If you're weighing which flowers to try indoors, geraniums are genuinely the best starting point because they're forgiving, container-adapted, and well-understood. If you want to explore plants that are designed for indoor flowering from the start, looking at which flowers are suited to indoor growing by nature (rather than by adaptation) can save you a lot of frustration. And if you're working with very low light, there's a whole category of flowers that can grow indoors without direct sunlight worth exploring separately. But for outdoor flowers specifically, the answer comes back to the same thing every time: get the light right first, and the rest is manageable. To match that, focus on flowers that can grow indoors without sunlight by choosing varieties bred for low-light windows or that perform well with a grow light get the light right first.
FAQ
Can you grow outdoor flowers indoors long-term, or is it only seasonal?
Both work, but true long-term success usually depends on whether you can reliably provide the light the plant needs year-round. If your winter daylight is weak, a seasonal approach (bring in before frost, then move back outside after temperatures stabilize) often prevents chronic leggy growth and poor blooming.
What if I only have a north-facing window, can I still grow flowering outdoor plants indoors?
You might keep some shade-tolerant outdoor foliage plants near the glass, but most flowering outdoor flowers will struggle without supplemental light. If you try anyway, position them very close to the window and use a grow light to cover the gap, especially in winter when daylength is short.
How far from the window is “too far” for indoor-growing outdoor flowers?
For north windows, practical success is usually limited to near the glass only. For south, some flowers tolerate distance, but performance still drops with distance because usable light declines quickly. If the pot is in a bright room but not near the window, assume it is still low-light for flowering unless you add a grow light.
Do I need to use a grow light if my window is very bright?
If it produces strong, consistent growth and real budding, you may not. If you see slow growth, pale leaves, or flowers that stall, the window may be bright to your eyes but not intense enough. A grow light set to the plant canopy height can correct that, often outperforming relying on a “sunny spot” across the room.
Can I use garden soil from outdoors in indoor pots?
Usually no. Garden soil compacts in containers and tends to hold water too long indoors, which increases root rot risk. Stick to a porous potting mix (with perlite or similar), and only use garden soil if you are prepared to amend heavily for drainage and still monitor moisture carefully.
How do I know my pot size is correct for bringing an outdoor flower indoors?
Avoid upsizing too much. An overly large pot stays wet for longer because there is less root mass to absorb moisture. As a rule of thumb used for potted plants, a pot slightly larger than the root ball (often about 1 to 2 inches wider) helps keep the soil drying at a healthy pace.

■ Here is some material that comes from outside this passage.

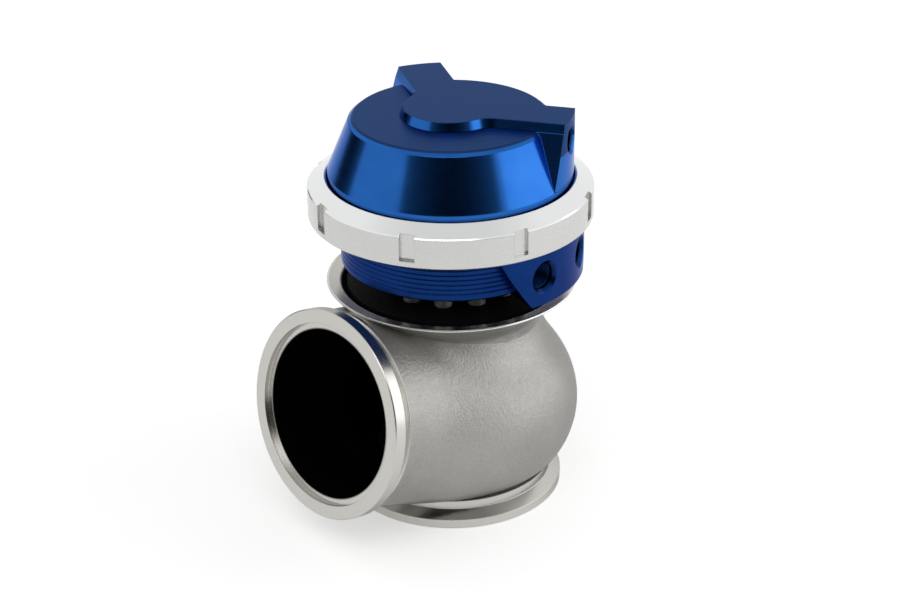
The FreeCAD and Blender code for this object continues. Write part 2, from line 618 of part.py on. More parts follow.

What watering routine should I follow when bringing outdoor flowers indoors?
Use a moisture check instead of a schedule. Push your finger 1 to 2 inches into the mix, water thoroughly only when it feels dry at that depth, then stop after water runs freely from drainage holes. Indoor flowers generally need less frequent watering than outdoors due to reduced light and airflow.
Should I mist my outdoor flowers to raise humidity indoors?
Misting is usually not a great solution, especially in winter. Wet leaves with limited airflow can increase fungal risk on susceptible plants. If humidity is low, prefer grouping plants for a small local effect and using a humidifier near the plant area.
My indoor outdoor flower has yellowing leaves and looks droopy, is it always overwatering?
Not always, but overwatering is common when indoors. Check the soil depth first, confirm drainage holes work, and look for wet soil that stays wet for days. Also consider cold stress near window glass or heat stress near vents, since both can cause leaf drop and decline even when watering seems “correct.”
How can I prevent spider mites and fungus gnats when I bring plants inside?
Start with thorough inspection before moving them indoors, especially under leaves and around the soil surface. Quarantine new arrivals if possible, then address issues early. Overwatering is the main driver of fungus gnats, while dry, warm conditions favor spider mites, so adjust watering and air conditions accordingly.
Do I need to fertilize outdoor flowers through winter?
Typically no. In winter, lower light reduces active growth, so heavy feeding can cause salt buildup and root burn. If you feed, keep it light and resume stronger fertilizing in late winter as new growth appears and daylight increases.
How do I move the flowers back outside in spring without shocking them?
Acclimate them gradually over about a week or so by increasing outdoor exposure slowly, starting with morning sun and shaded afternoons. The key is to reintroduce sun, wind, and temperature swings step by step, because winter indoor conditions can reduce a plant’s tolerance.
Which outdoor flowers are the safest bets to try indoors first?
Geraniums are usually a good starting point because they are forgiving and container-adapted. If you want alternatives, prioritize plants that are already partial-shade tolerant or that perform well with supplemental light, rather than full-sun bloomers that depend heavily on strong direct light.